No lado materno também tenho algumas informações ainda bem vagas: tanto meu avô quanto minha avó eram filhos de mãe negra e pai branco. Os pais de meu avô não eram casados. Os de minha avó, eram. Minha avó era da família Carmo, vinda da cidade de Moeda. Mas os bisavôs, os homens daquela geração não tiveram um papel muito marcante na construção da unidade familiar. O papel deles parece ter sido o de reprodutores. Meu avô materno faleceu no ano em que nasci. Os velhos, pais dos meus avós, não tomaram conhecimento de que de seus cromossomos nascia um tipo de família com fortes características africanas e indígenas, com a convivência constante de pais, tios, primos, irmãos, cunhados e cunhadas. Famílias matriarcais. Matriarcas que eles fizeram questão de esquecer. E nisso eles foram muito bem correspondidos, pois sabe-se muito pouco a respeito deles.
São esses os primeiros apontamentos para a minha genealogia. Nada de herói fundador. Nada de mito familiar. No fundo, sou um descendente de pessoas de parcas finanças, e muitos trabalhos. Como a maioria dos brasileiros. Tristealegres, provavelmente. Nascidos no país da utopia. O paraíso perdido entre as montanhas.
Mas como eu disse, o trabalho está só no começo. Vejamos até onde consigo chegar. Vejamos de qual povo banto sou herdeiro. Será mesmo banto? Será que descobrirei qual língua meus antepassados canibais falavam?

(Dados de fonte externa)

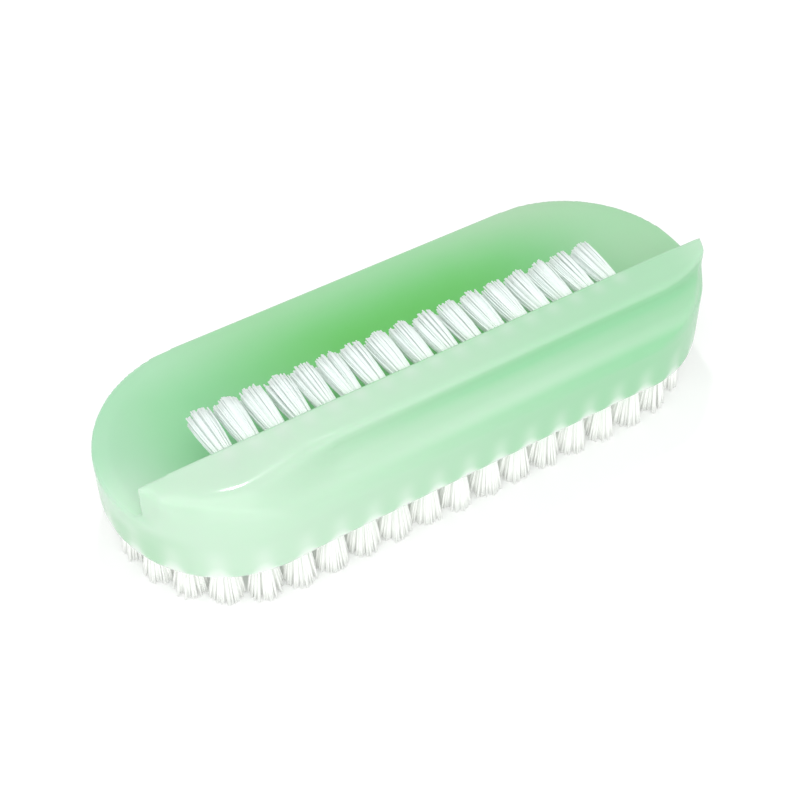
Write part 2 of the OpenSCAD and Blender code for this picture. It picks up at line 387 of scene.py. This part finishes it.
def nearColour(graph, x, y, z, paint):  # the grip, the walls and the left end
    places, shares = paintPlaces, paintShares
    # Painted light: the grip and walls are lighter towards the left end, darker and greener
    # towards the right
    colour = graph.mix(x.smooth(*places["wholeX"]), paint["left"], paint["right"])
    outer = (1 - y.smooth(*places["gripY"])) * x.smooth(*places["gripX"])
    # Painted shade darkens the finger groove
    groove = outer * z.band(places["grooveFoot"], places["grooveTop"])
    # Painted light on the band of wall just under the groove, less towards the right
    face = outer * z.band(places["faceFoot"], places["faceTop"]) \
        * (1 - shares["faceRightLess"] * x.smooth(*places["faceX"]))
    # Painted shade on the band of wall below the groove, less towards the left
    ridge = outer * z.band(places["ridgeFoot"], places["ridgeTop"]) \
        * (shares["ridgeLeft"] + (1 - shares["ridgeLeft"]) * x.smooth(*places["ridgeX"]))
    low = 1 - z.smooth(*places["wallZ"])
    # Painted shade: the left end's low wall and its back are darker
    leftEnd = (1 - x.smooth(*places["leftEndX"])) \
        * low.calc("MAXIMUM", y.smooth(*places["leftEndY"]))
    colour = graph.mix(groove * shares["groove"], colour, paint["groove"])
    colour = graph.mix(face * shares["face"], colour, paint["lip"])
    colour = graph.mix(ridge * shares["ridge"], colour, paint["groove"])
    colour = graph.mix(leftEnd, colour, paint["leftEnd"])
    # Painted light on the right tip and on the grip's flat top, more in the middle and to the
    # right
    colour = graph.mix(shares["rightTip"] * x.smooth(*places["rightTipX"]), colour, paint["lip"])
    lip = shares["lip"] + shares["lipMiddle"] * x.smooth(*places["lipMiddleX"]) \
        + shares["lipRight"] * x.smooth(*places["lipRightX"])
    return graph.mix(lip * z.smooth(*places["lipZ"]), colour, paint["lip"])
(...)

Enquanto não tenho a resposta, fico com a imagem da velha Josefa, uma senhora com um semblante bem velho, alta e gorda, uma saia comprida e rodada, badalando feito um sino aos movimentos de subida e descida de quem chega andando de muito longe. Josefa aparece no horizonte de uma antiga roça com casa de pau-a-pique enquanto um bando de crianças gritam alegres depois de avistá-la: “evem Vó Izefa!”